The left kick is effectively a double or even triple attack all of its own as well. Teymur went to the head, body and lead leg. He could conceivably have gone to the rear leg as well. Four targets from the same kick. Had he thrown the left straight to the body he could have complicated things even more. In the southpaw versus orthodox match up, the round kick and the straight can be a lot more than just two strikes.

The Grappling

Vannata was considered to be the more rounded fighter than Teymur coming into this fight, and when he found himself in trouble he used the clinch to smother Teymur, attempting to hit on the exit with a sneaker right hand. In the second round, however, Teymur began to land the kind of knees you only see out of an experienced professional kickboxer. Getting his head below Vannata's and throwing his hips back to create some space to knee through, Teymur pounded Vannata's body but the latter absorbed the punishment admirably.

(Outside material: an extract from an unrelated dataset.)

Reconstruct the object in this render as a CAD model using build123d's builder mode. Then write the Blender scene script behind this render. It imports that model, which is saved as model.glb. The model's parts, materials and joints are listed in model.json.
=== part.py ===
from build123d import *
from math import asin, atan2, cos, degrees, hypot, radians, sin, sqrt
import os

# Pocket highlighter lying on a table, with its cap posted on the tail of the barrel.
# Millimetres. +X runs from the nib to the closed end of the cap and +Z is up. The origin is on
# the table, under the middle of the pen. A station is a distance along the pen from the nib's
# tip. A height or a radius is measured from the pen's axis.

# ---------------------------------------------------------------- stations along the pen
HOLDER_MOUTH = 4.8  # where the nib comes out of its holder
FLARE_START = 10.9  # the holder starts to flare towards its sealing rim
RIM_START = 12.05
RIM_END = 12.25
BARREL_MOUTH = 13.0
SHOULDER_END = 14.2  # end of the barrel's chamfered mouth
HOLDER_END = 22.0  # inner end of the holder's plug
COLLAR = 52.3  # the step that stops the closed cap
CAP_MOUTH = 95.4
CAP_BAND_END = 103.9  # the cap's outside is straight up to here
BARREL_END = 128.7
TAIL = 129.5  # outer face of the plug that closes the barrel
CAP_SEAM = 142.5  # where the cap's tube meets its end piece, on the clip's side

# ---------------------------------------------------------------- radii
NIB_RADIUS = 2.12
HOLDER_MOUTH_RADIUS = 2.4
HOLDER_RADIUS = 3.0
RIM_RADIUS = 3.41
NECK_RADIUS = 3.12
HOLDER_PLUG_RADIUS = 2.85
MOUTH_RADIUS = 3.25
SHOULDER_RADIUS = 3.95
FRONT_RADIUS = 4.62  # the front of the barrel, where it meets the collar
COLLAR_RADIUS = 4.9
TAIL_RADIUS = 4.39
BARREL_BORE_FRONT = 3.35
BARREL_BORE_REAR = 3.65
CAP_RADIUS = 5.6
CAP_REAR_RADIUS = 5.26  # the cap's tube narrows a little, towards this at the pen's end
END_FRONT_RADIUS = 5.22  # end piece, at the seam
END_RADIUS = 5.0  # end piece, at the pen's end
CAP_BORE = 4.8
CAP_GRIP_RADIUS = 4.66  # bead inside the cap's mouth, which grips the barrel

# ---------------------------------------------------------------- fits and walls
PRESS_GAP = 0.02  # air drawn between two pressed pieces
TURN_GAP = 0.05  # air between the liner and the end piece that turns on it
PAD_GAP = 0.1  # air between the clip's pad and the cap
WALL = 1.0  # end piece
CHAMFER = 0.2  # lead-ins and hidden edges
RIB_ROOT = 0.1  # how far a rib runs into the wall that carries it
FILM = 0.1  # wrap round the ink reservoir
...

It was mixing in grappling which saw Teymur, not Vannata, pull off the win as the more rounded threat. Taking Vannata down several times—often off that low line side kick.

It was interesting to see Vannata's low line kick exploited like this. Normally it is more difficult to catch such kicks without reaching down and exposing the head, but Vannata's consistency with the low line kick and his lack of high kicks with his lead leg meant that Teymur was fairly safe reaching for it. It was a nice way to turn the annoying lead against Vannata. Previously Teymur had thrown a low line side kick of his own at Vannata to draw one in return and attempted to kick Vannata's head off when it came.

This was a weird, wonderful fight full of cartwheels, jumps, knees and sliding kicks that look like they belong in a side scrolling eighties beat 'em up. The decision went to Teymur but neither man came out looking bad. On the off chance you missed this, find a way to catch up on it. Thoughtful stylistic clashes like this one are what make MMA the greatest sport on earth.